Les pages sont consacrées au génie d’auteurs qui, depuis l’invention du cinéma ou presque, ont voué leurs neurones à la connectique amoureuse et au délicieux chaos qu’elle engendre (…)
Marianne Levy
De la connectique amoureuse, au délicieux chaos qu’elle électrise.
Cet album autant de souvenirs que de découvertes potentielles est autant un plaidoyer de cinéphile, imbibée de pop culture qu’une exigence à distinguer les chefs d’œuvres de l’ivraie – ses copy cat sentimentaux débités au kilomètre qui envahissent les plateformes structurellement, et surtout en période de Noel. Ne pas confondre « rom com » et « Christmas com« . Ce guide précieux et somptueusement illustré est à offrir parce qu’il sort des algorithmes pour permettre à chacun d’effeuiller avec gourmandise des existences rêvées.
Un art d’aimer par procuration
Pour aller plus loin, l’introduction éclairante et stimulante de Thibaut de Saint Maurice rappelle que la rom com est un « art d’aimer » par procuration, mais aussi « Il suffit d’un rien, d’une situation de départ des plus ordinaires, pour que chacune de nos vies devienne à son tour une comédie romantique. »
Comment donc retrouver la vue sans perdre l’amour ? Comment apprendre à voir cet amour qui pourtant ne nous fera plus jamais voir le monde pareil ?
Chacune des comédies romantiques répond, à sa manière, à cette question.
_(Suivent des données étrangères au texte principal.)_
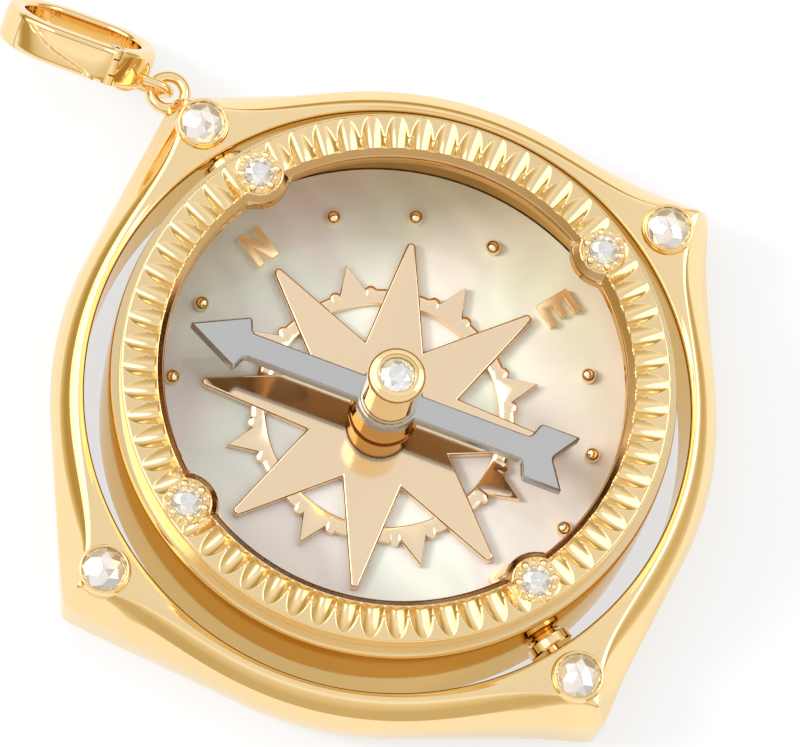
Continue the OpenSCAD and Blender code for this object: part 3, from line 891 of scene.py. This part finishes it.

Le jeu de la romance et la puissance de projection de la comédie révèlent cette lumière nouvelle de l’amour. Tel est l’enjeu des comédies romantiques, quelle que soit leur forme – théâtre, film, série, roman – : nous apprendre au fond que l’amour qui nous saisit ne nous empêche pas de voir qui nous sommes et qui est l’être aimé, mais qu’il nous invite au contraire à découvrir qui nous sommes appelés à être en devenant l’aimé de celui ou de celle que l’on aime.
Thibaut de Saint Maurice, préface, L’art d’aimer
« Je prendrai la même chose qu’elle ! »
Avec la comédie romantique, la culture contemporaine dispose enfin d’un « art d’aimer » réellement « populaire », au sens de largement accessible, et ne requérant, pour être perçu, aucune maîtrise obligée de telle ou telle référence ou de telle ou telle compétence. Populaire donc, puisque dépassant le cadre des audiences plus réservées des arts d’aimer d’autrefois comme Les Métamorphoses d’Ovide, les romans courtois, les pièces de Shakespeare ou les romans de Jane Austen. Et populaire enfin parce que mettant en scène cet « art d’aimer » avec des personnages de tous les milieux sociaux et de toutes les formations, voire le plus souvent de milieux et de formations différentes.
Sincérité du combat et humour dévastateur, des films bonbons, sucrés / salés, mais surtout à la fin quand il n’y a plus ni assiettes à jeter, ni pièges à fomenter, une nécessité pour la tolérance. Par les temps qui courent trop à l’individualiste, il est rafraichissant de vivre un cinéma de qualité – même si le meilleur de la com rom se déporte désormais dans les séries – qui nous renoue au collectif.
Et que l’on partage encore au cinéma ou sous la couette.